One of its self-described “Grand Challenges” is to create “a global standard to help businesses account for the environmental impacts of their operations.”

Puma itself recently won support from a panel of 22 outside experts commissioned by the company to review the EP&L. In a report published in December, the group described the initiative as “an innovative and pioneering corporate approach to transparency.”

Despite some shortcomings, such as the system’s complexity, the panel said that Puma’s methodology “clearly applied credible valuation approaches.”

It also cited numerous benefits of an EP&L, and not only for Puma. For example, “by providing greater transparency on the impact of business on society, the EP&L can provide companies with leverage in public policy discussions which can ultimately help shape better-enabled and more sustainable business operating environments in the future.”
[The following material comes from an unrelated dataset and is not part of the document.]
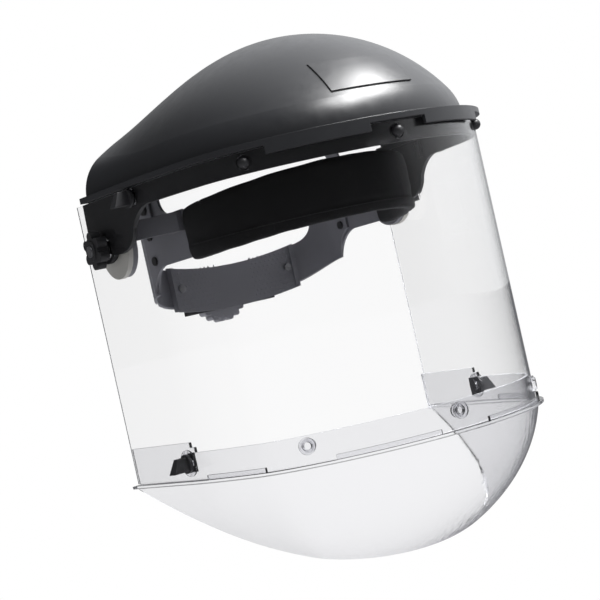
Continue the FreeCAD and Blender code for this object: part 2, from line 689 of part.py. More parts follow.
rack_pitch = 3.38
for name, side in left_right:
    strap = new_body("rear_strap_blank_" + name)
    inner, outer = -D["ring_thick"] - 1.9, -D["ring_thick"]
    a0, a1 = sorted((side * (arc_side - 20), side * (end_arc - 47.5)))
    pad_strip(strap, "bend_" + name, ring, a0, a1, inner, outer, "-51.5", "81")
    doc.recompute()
    before = strap.Shape.Volume
    through(strap, "upper_edge_" + name,
            [bow((66, 29.2), (81, 17), (88, -6)), bow((88, -6), (91.5, -15), (99, -20.5))]
            + chain((99, -20.5), (115, -20.5), (115, 31), (44, 31), (44, 12), (58, 12), (61, 29.2),
                    (66, 29.2)))
    through(strap, "lower_edge_" + name,
            [bow((44, -16.5), (57, -22), (65, -38)), bow((65, -38), (83, -41.5), (100, -50))]
            + chain((100, -50), (100, -54), (44, -54), (44, -16.5)))
    doc.recompute()
    if strap.Shape.Volume > 0.85 * before:
        raise RuntimeError("rear strap not trimmed")
    rack_low = level + 5.9 * side - D["rack_height"] / 2
    profile = sketch(strap, "XY_Plane", "tail_outline_" + name,
                     rear_strip(side * 13, -side * 5.5, inner + 0.1, outer - 0.1),
                     "%g" % rack_low)
    pad(strap, "tail_" + name, profile, cell("rack_height"))
    doc.recompute()
    tools = [rod("strap_pin_eye_%s_%d" % (name, z), V(0, 56, z), X * side, 70, 90, 1.6)
             for z in pin_levels]
    edge = rack_low - 0.5 if side > 0 else rack_low + D["rack_height"] - 1
    tools += [block("rack_notch_%s_%d" % (name, n), (rack_pitch * n - 1, rear_y - 7, edge),
                    (rack_pitch * n + 1, rear_y + 1, edge + 1.5)) for n in range(-5, 6)]
    nodes.append(cut("rear_strap_" + name, strap, tools))

pins = [join("pin_%s_%d" % (name, z), [
    rod("pin_stem_%s_%d" % (name, z), V(0, 56, z), X * side, 77.6, 82, 1.5),
    rod("pin_head_%s_%d" % (name, z), V(0, 56, z), X * side, 82, 83.4, 3.2),
    rod("pin_tail_%s_%d" % (name, z), V(0, 56, z), X * side, 76.5, 77.9, 3)])
    for name, side in left_right for z in pin_levels]
nodes.append(join("strap_pins", pins))

# ---------------------------------------------------------------- rear cradle and ratchet
Y = V(0, 1, 0)
hub = V(0, 0, level)
cradle = new_body("cradle_plate")
front, back = -D["ring_thick"] - 5.6, -D["ring_thick"] - 2.2
rear_pad(cradle, "plate", 14.9, front, back, cell("cradle_low"), cell("cradle_height"))
for name, side in left_right:
    profile = sketch(cradle, "XY_Plane", "rib_outline_" + name,
                     rear_strip(side * 13.9, side * 14.8, front - 1.4, front + 0.4), "-51")
    pad(cradle, "rib_" + name, profile, "32")
doc.recompute()
before = cradle.Shape.Volume
for tag, curves in (("top", [bow((-60, -17.8), (0, -24.5), (60, -17.8))]
                     + chain((60, -17.8), (60, -17), (-60, -17), (-60, -17.8))),
                    ("bottom", [bow((-60, -50.9), (0, -57), (60, -50.9))]
                     + chain((60, -50.9), (60, -58), (-60, -58), (-60, -50.9)))):
    trim = cradle.newObject("PartDesign::Pocket", "cradle_" + tag)
    trim.Profile = sketch(cradle, "XZ_Plane", "cradle_%s_outline" % tag, curves)
    trim.Midplane = True
    trim.Length = 320
doc.recompute()
if cradle.Shape.Volume > before - 500:
    raise RuntimeError("cradle not trimmed")
tools = [rod("cradle_eye_" + name, V(side * 46.5, rear_y - 20, -36), Y, 0, 16, 1.7)
         for name, side in left_right]
nodes.append(cut("rear_cradle", cradle, tools))

cover = new_body("cover_block")
rear_pad(cover, "block", 9, back, D["house_depth"] - 3, cell("ratchet_level", "-",
                                                                "house_height", "/ 2"),
         cell("house_height"))
doc.recompute()
before = cover.Shape.Volume
profile = sketch(cover, "XY_Plane", "hollow_outline", rear_strip(-10, 10, back - 1, 3),
                 cell("ratchet_level", "- 10.3"))
hollow = cover.newObject("PartDesign::Pocket", "hollow")
hollow.Profile = profile
hollow.Reversed = True
hollow.Length = 20.6
doc.recompute()
if cover.Shape.Volume > 0.8 * before:
    raise RuntimeError("cover hollow not cut")
cover_face = rear_y + D["house_depth"] - 3
nodes.append(cut("ratchet_cover", cover, [rod("cover_bore", hub, Y, rear_y, cover_face + 4, 3.06)]))
nodes.append(join("cradle_screws", [join("cradle_screw_" + name, [
    rod("cradle_screw_stem_" + name, V(side * 46.5, 0, -36), Y, rear_y - 13.6, rear_y - 9.6, 1.6),
    rod("cradle_screw_head_" + name, V(side * 46.5, 0, -36), Y, rear_y - 15.2, rear_y - 13.5, 2.8)])
    for name, side in left_right]))


def toothed(count, root, tip, share):
    """Wheel outline with straight-sided teeth, first tooth pointing up."""
    points = []
    for n in range(count):
        for turn, radius in ((-share, root), (-share * 0.6, tip), (share * 0.6, tip), (share, root)):
            angle = math.pi / 2 + (n + turn) * 2 * math.pi / count
            points.append((radius * math.cos(angle), radius * math.sin(angle) + level))
    return polygon(points)


wheel = new_body("ratchet_pinion")
for name, outline, start, thick in (("pinion", toothed(8, 3.1, 4.9, 0.2), rear_y - 3.95, "2.4"),
                                    ("wheel", toothed(24, 6.3, 7.2, 0.35), rear_y - 1.6, "2")):
    profile = sketch(wheel, "XZ_Plane", name + "_outline", outline, "-%g" % start)
    pad(wheel, name, profile, thick, down=True)
profile = sketch(wheel, "XZ_Plane", "shaft_outline", [Part.Circle(V(0, level, 0), V(0, 0, 1), 3)],
                 "-%g" % (rear_y - 3.6))
pad(wheel, "shaft", profile, cell("house_depth", "+", "rear_knob_thick", "- 0.2"), down=True)
nodes.append(wheel)

start = cover_face + 0.4
parts = [rod("rear_knob_core", hub, Y, start, start + D["rear_knob_thick"], "rear_knob_radius"),
         rod("rear_knob_face", hub, Y, start + D["rear_knob_thick"] - 1,
             start + D["rear_knob_thick"] + 1.6, 13)]
for n in range(18):
    turn = 2 * math.pi * n / 18
    away = V(math.cos(turn), 0, math.sin(turn)) * D["rear_knob_radius"]
    parts.append(rod("rear_knob_lobe_%d" % n, hub + away, Y, start + 0.8,
                     start + D["rear_knob_thick"] - 0.8, "rear_knob_lobe"))
nodes.append(cut("ratchet_knob", join("rear_knob_blank", parts),
                 [rod("rear_knob_bore", hub, Y, start - 1, start + D["rear_knob_thick"] + 0.1, 3.0)]))

low, high = rear_y - 1.6, rear_y + 0.4
spring_ring = cut("spring_ring", rod("spring_rim", hub, Y, low, high, "spring_radius"),
                  [rod("spring_eye", hub, Y, low - 1, high + 1, 8.8)])
claws = [block("spring_claw_%d" % n, (x0, low, level - 0.7), (x0 + 1.4, high, level + 0.7))
         for n, x0 in enumerate((-9, 7.6))]
nodes.append(join("detent_spring", [spring_ring] + claws))

# ---------------------------------------------------------------- crown strap
strap_arch = Plan(D["strap_top"], [(120, 28), (52, 62), (None, 13)])


def flipped(curves):
    """The same curves with the second coordinate turned over, so that the front is the top."""
    result = []
    for curve in curves:
        a, b = curve.FirstParameter, curve.LastParameter
        spots = [curve.value(a + (b - a) * k / 2) for k in range(3)]
        spots = [V(p.x, -p.y, 0) for p in spots]
        straight = isinstance(curve, Part.LineSegment)
        result.append(Part.LineSegment(spots[0], spots[2]) if straight else Part.Arc(*spots))
    return result


strap_y = 52
for name, side, pieces in (("left", 1, ((-15.5, strap_arch.length, -1.4, 0.2),)),
                           ("right", -1, ((16, strap_arch.length, -1.4, 0.2), (-16, 24, -3.2, -1.5),
                                          (16, 24, -1.7, 0)))):
    strap = new_body("crown_strap_blank_" + name)
    for n, (lo, hi, inner, outer) in enumerate(pieces):
        a0, a1 = sorted((side * lo, side * hi))
        profile = sketch(strap, "XZ_Plane", "arch_%s_%d" % (name, n),
                         flipped(strap_arch.strip(a0, a1, inner, outer)),
                         "-(%g + " % strap_y + cell("strap_width") + " / 2)")
        pad(strap, "arch_pad_%s_%d" % (name, n), profile, cell("strap_width"))
    doc.recompute()
    nodes.append(cut("crown_strap_" + name, strap, [
        rod("crown_strap_eye_" + name, V(0, strap_y, 23), X * side, 70, 90, 2.1),
        rod("crown_peg_eye_" + name, V(0, strap_y, 0), V(0, 0, 1), 70, 95, 2.6)]))
peg_top = D["strap_top"]
nodes.append(join("crown_strap_peg", [
    rod("peg_stem", V(0, strap_y, 0), V(0, 0, 1), peg_top - 4.2, peg_top + 0.4, 2.5),
    rod("peg_head", V(0, strap_y, 0), V(0, 0, 1), peg_top + 0.3, peg_top + 2, 5),
    rod("peg_foot", V(0, strap_y, 0), V(0, 0, 1), peg_top - 4.8, peg_top - 3.3, 4)]))
nodes.append(join("strap_buttons", [join("button_" + name, [
    rod("button_stem_" + name, V(0, strap_y, 23), X * side, 79, 85, 2),
    rod("button_head_" + name, V(0, strap_y, 23), X * side, 84.3, 85.8, 4),
    rod("button_foot_" + name, V(0, strap_y, 23), X * side, 78.3, 79.8, 3.4)])
    for name, side in left_right]))

# ---------------------------------------------------------------- checks and files
doc.recompute()
for item in doc.Objects:
    if "Invalid" in item.State or "Error" in item.State:
        raise RuntimeError("%s did not compute" % item.Label)
for node in nodes:
    if node.Shape.isNull() or not node.Shape.isValid():
        raise RuntimeError("%s has no valid shape" % node.Label)
for node in nodes:
    node.Shape.exportStep("parts/%s.step" % node.Label)
    box = node.Shape.BoundBox
    print("%-24s %2d solid(s) %9.0f mm3  %s" % (node.Label, len(node.Shape.Solids), node.Shape.Volume,
          " ".join("%.1f" % b for b in (box.XMin, box.XMax, box.YMin, box.YMax, box.ZMin, box.ZMax))))
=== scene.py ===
import json
import math

import bpy
from mathutils import Matrix, Vector, noise


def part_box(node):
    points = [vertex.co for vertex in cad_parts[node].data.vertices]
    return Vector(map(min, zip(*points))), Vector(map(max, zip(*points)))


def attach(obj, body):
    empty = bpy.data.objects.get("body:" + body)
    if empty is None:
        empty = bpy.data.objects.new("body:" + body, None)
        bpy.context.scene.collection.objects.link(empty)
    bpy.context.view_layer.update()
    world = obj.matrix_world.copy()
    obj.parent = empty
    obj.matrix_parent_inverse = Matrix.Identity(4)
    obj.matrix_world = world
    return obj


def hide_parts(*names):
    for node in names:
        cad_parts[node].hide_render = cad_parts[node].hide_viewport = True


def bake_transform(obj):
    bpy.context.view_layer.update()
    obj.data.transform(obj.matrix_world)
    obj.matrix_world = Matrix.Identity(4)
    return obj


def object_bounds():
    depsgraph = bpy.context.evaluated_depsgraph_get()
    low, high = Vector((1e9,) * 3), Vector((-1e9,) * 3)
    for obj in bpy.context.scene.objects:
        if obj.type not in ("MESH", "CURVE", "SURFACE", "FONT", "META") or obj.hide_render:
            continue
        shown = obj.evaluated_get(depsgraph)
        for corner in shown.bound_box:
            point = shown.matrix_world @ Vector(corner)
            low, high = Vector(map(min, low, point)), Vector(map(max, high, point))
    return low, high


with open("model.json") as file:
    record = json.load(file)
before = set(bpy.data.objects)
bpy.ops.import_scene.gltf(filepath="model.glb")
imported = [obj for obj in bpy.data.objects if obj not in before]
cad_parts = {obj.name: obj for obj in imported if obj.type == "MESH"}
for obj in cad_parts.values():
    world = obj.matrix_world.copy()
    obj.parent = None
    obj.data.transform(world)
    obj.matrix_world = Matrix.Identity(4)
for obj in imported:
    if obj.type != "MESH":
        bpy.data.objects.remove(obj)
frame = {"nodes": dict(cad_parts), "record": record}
nodes = frame["nodes"]
cad_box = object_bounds()

MM = 0.001
SIDES = (("left", 1), ("right", -1))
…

As Anielski sees it, business will come under growing pressure to adopt not only EP&Ls but also broader measurements of well-being.

“We’re seeing a whole generation that are now accustomed to seeing sustainability reports, and expecting these kinds of accountability,” he said. “Young people want authenticity."

Zeitz acknowledged that the approach will be more challenging for small or mid-sized companies because of the amount and detail of data that needs collecting. “You may say that’s too much of an effort and the costs are too high.”

Still, he’s confident that momentum will build as big companies adopt an EP&L system, after which the approach will be simplified and standardized so it can be more easily adopted by small businesses.

“I’m convinced that eventually this will happen,” said Zeitz. “Whether it will be called an EP&L or something else, it doesn’t really matter. It’s the principle of accounting for natural capital and environmental impact which is important.”

Despite his reservations about the EP&L methodology, Tipper said he appreciates Puma’s effort. “This is a good initial start, and I would welcome it if other companies did it.”